The Post says that under the law, the Fed is required to make a profit on its check-clearing and other payment services. "The law was passed to ensure that the central bank charges a high enough price for services that private companies or organizations would not be at a competitive disadvantage," it said. But profits from the Fed's fee services are below target.
Most U.S. homes have cable, satellite TV
ATLANTA, Dec. 31 (UPI) -- American homes that rely solely on free-to-air television stations are increasingly rare.

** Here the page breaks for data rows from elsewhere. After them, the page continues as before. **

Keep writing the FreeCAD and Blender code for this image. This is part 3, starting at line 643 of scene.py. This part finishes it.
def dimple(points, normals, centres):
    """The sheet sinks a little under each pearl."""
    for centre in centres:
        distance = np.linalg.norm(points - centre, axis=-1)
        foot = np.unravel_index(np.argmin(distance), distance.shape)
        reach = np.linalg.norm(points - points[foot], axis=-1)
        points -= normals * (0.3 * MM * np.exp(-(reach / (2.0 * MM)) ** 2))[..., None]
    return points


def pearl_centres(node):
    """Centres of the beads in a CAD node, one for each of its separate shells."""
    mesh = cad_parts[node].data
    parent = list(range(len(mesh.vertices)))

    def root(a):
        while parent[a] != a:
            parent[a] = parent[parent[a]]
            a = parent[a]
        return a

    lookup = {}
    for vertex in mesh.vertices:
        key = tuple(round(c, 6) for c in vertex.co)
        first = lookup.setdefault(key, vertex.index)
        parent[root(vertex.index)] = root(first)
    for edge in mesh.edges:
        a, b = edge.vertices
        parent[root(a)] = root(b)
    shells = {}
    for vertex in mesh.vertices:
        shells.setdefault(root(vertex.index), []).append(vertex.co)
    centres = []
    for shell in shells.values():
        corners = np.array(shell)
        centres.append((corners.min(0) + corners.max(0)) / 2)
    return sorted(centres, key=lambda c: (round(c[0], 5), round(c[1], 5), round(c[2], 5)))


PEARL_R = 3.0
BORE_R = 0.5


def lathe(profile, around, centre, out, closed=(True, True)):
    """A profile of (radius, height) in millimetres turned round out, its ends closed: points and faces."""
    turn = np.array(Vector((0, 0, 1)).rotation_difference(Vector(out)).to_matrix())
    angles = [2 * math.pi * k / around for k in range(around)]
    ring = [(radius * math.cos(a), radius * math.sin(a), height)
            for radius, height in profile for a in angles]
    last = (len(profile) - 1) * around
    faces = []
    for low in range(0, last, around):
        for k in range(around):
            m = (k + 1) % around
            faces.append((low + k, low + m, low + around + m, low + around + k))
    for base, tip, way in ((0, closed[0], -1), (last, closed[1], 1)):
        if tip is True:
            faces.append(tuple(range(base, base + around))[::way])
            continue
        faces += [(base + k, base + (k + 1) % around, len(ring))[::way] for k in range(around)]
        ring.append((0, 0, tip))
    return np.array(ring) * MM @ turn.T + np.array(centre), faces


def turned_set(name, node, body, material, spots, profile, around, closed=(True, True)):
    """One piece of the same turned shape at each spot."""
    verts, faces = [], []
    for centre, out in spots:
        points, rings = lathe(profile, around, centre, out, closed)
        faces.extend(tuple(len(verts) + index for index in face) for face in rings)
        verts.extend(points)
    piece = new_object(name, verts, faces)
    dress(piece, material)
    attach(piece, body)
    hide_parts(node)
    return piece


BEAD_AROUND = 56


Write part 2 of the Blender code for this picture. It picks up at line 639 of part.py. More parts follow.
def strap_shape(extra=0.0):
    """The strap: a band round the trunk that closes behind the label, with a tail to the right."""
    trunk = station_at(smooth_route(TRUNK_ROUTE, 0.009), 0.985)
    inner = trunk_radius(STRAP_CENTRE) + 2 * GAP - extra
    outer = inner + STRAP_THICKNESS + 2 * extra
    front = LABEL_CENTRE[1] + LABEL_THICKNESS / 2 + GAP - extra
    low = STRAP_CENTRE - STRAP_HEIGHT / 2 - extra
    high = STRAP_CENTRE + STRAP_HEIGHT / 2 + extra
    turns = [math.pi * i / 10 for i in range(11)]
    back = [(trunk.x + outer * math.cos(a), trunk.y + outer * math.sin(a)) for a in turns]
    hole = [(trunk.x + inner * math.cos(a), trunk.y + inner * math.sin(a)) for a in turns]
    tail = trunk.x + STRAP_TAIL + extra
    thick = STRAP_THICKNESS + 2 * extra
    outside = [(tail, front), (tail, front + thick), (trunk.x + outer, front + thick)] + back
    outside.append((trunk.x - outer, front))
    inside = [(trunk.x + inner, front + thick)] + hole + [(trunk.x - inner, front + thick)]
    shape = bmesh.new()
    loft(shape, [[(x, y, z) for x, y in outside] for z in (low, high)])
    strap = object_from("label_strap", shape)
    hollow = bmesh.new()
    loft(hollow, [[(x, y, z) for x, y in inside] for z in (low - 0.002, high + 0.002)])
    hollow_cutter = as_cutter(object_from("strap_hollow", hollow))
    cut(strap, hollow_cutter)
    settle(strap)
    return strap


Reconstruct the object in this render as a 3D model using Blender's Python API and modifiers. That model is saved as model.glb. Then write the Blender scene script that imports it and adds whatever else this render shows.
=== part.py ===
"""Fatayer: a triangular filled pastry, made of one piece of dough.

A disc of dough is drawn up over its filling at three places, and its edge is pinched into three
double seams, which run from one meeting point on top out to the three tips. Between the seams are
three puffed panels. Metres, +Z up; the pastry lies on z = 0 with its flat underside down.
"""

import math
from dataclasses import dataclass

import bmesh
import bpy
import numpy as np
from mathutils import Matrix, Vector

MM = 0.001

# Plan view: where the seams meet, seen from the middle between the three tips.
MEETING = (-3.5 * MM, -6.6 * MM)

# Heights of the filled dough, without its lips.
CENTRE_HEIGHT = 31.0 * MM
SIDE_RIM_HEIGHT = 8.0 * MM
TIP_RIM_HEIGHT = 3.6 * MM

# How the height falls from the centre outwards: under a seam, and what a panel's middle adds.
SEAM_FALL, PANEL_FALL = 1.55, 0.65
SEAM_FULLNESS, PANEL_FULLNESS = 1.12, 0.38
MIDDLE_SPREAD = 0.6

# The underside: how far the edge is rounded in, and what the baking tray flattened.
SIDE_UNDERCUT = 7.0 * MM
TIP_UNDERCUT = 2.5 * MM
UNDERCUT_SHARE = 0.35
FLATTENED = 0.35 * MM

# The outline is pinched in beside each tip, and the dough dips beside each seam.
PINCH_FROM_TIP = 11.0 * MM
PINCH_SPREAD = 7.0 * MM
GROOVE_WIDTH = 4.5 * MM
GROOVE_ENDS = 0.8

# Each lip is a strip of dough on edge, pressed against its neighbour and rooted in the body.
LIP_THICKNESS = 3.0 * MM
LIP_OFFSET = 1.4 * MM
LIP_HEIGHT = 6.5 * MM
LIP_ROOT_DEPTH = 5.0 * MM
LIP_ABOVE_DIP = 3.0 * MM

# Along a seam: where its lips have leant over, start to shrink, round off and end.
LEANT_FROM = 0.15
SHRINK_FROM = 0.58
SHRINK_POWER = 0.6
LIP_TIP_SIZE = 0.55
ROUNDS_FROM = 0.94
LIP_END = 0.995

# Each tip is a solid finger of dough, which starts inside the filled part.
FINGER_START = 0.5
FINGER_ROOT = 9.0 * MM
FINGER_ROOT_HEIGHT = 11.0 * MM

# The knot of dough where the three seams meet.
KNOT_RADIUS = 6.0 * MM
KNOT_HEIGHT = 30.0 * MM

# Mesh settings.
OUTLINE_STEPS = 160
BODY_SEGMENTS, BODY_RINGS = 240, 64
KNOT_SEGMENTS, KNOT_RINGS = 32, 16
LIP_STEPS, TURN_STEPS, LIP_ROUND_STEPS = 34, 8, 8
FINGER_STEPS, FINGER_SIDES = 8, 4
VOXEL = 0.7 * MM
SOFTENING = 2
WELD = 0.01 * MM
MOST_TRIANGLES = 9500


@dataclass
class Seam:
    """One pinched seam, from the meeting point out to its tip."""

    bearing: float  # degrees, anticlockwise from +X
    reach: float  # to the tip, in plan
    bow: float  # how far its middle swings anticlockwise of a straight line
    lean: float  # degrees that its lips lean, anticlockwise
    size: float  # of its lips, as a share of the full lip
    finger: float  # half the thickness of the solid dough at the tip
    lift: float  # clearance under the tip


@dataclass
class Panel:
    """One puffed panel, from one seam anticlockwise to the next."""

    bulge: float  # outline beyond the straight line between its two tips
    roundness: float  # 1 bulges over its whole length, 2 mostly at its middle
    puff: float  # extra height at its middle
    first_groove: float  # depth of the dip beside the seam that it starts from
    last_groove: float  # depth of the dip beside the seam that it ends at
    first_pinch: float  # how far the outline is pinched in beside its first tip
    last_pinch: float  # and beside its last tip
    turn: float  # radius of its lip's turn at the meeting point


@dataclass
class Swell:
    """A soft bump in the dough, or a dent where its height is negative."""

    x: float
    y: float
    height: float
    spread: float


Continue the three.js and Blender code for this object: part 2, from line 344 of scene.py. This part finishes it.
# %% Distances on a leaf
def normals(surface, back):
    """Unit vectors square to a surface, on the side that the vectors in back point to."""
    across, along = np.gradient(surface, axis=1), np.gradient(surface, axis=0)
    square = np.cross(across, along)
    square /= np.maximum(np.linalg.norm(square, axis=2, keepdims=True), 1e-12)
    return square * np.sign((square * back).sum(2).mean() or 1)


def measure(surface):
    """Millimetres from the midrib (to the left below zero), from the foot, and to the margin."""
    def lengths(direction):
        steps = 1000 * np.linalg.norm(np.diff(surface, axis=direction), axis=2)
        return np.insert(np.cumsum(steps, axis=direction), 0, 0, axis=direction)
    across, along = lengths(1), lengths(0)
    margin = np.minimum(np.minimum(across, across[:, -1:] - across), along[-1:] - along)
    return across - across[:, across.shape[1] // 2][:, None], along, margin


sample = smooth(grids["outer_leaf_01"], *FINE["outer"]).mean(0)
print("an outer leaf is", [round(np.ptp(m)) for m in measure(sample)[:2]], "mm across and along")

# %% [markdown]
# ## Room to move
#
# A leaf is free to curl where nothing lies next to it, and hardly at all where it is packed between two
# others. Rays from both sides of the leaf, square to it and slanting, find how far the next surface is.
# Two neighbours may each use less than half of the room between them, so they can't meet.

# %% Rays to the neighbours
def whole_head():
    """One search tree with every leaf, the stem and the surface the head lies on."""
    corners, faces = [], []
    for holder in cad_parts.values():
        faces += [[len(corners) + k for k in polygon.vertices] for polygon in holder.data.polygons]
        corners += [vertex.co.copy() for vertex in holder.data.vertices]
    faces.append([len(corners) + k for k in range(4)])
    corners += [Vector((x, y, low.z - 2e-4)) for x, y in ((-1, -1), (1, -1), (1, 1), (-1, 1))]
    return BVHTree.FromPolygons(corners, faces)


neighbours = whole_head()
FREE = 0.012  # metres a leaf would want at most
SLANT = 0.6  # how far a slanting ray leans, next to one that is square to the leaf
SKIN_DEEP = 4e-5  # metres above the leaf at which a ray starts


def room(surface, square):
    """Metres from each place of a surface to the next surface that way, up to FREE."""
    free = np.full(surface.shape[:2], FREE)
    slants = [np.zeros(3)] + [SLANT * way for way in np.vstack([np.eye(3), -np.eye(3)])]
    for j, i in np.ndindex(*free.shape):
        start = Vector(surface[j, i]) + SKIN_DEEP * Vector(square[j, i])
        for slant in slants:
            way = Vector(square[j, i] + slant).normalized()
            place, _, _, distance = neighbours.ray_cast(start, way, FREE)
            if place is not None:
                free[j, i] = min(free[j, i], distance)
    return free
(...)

The Atlanta Journal-Constitution says that less than 20 percent of U.S. homes that have TVs lack cable or satellite services. Citing data from the Federal Communications Commission, it says that more than 88 million homes have cable or satellite TV service, up 2.7 percent in the past year.
That's a big change from 1987, when just under half of all U.S. homes lacked cable -- the only major alternative then available to free-to-air stations.
The newspaper says that this broad access to programs on cable and satellite "has added to criticism that much of the programming on government-supported public broadcasting, including kids shows and cultural programming, is redundant.
"And the availability of niche cable networks bolsters decisions by broadcast networks to scale back some programming, such as gavel-to-gavel coverage of political conventions, that cable networks can now provide."
Argentine firms default on $1.6 billion debt
NEW YORK, Dec. 31 (UPI) -- Dozens of private-sector Argentinean companies defaulted this year on about $1.6 billion in debt.
Institutional Investor says that out of 90 companies surveyed by an economic think tank, Fundacion Capital, 49 had failed to pay either principal or interest on a debt. Out of this group, 35 went into default and 15 switched their liabilities into pesos.
The survey found that the corporate debt market improved during the second half of the year. Another $4.9 billion in private debt payments (principal and interest) fall due in 2003.